Police interrogate converts to Christianity about faith, political activity.

Iranian authorities have detained two converts to Christianity in the southern city of Shiraz for eight weeks on suspicion of “apostasy,” or leaving Islam. In Iran, apostasy is a crime that can be punishable by death.

Mahmood Matin, 52, and Arash Bandari, 44, remain imprisoned in a secret police detention center known by its address, Sepah Street 100, located in the center of Shiraz since their arrest on May 15 (previously reported as May 13).

A draft penal code under discussion in Iran’s parliament this month may make the death penalty obligatory for those who leave Islam or use the Internet to encourage others to do so (see sidebar below).

During a visit on June 24, Matin’s wife was able to speak with him for five minutes as officials listened in, a source told Compass. Seated in a dimly lit room behind a glass window, the prisoner told his wife that there had been a misunderstanding and that he could not teach Christianity any more.
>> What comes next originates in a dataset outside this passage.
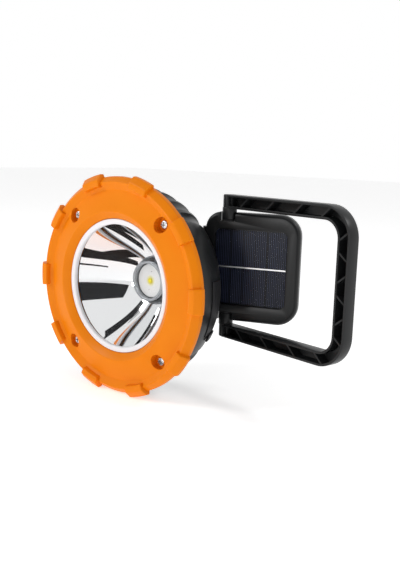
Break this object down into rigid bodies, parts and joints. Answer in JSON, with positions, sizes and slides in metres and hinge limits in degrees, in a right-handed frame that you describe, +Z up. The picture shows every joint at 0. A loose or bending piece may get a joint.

“They are pushing me to tell them that I am connected to a church outside [Iran] and that I am receiving a salary, but I told them that I am doing it on my own,” he told his wife, according to a source who requested anonymity for security reasons.

Despite Matin’s claims that he was being well treated, his wife told the source she believed otherwise.

“He was just trying to make me calm; that’s what I could see because he’s my husband and I know his face,” Matin’s wife said, according to the source. The source said that Matin was not even aware where he was being held until his wife told him during the visit.

The June 24 meeting was the first and only face-to-face contact Matin’s family has had with him since his arrest in May.

Matin and Bandari were detained with 13 other Muslim converts to Christianity while meeting together in a park in Shiraz. Police confiscated the group’s cell phones and “temporarily” released everyone except Matin and Bandari over the subsequent days.

According to the source, the 13 have been told they have an ongoing court case against them. They remain under house arrest and have been called in for questioning about alleged political activity and Christian faith.

Officials have not informed the 13 released Christians of the specific charges against them. But the nature of their questioning has led them to believe that they are suspected of apostasy and political crimes against the government.

Matin telephoned his wife several weeks after his arrest to tell her that he had been charged with apostasy and to request that she acquire a lawyer to take his case. But on June 22, she received a call from an official telling her that Matin did not need legal representation and inviting her to visit her husband in Shiraz.

“The caller did not say who they were, just that they were from the secret police and that the family could visit Matin on June 24 between 9 a.m. and 2 p.m.,” the source said. He said that Matin’s wife traveled 17 hours by bus from her home in Tehran to visit her jailed husband.

Matin has had no further contact with his wife and three children, ages 22, 18 and 12, since the June 24 jail visit.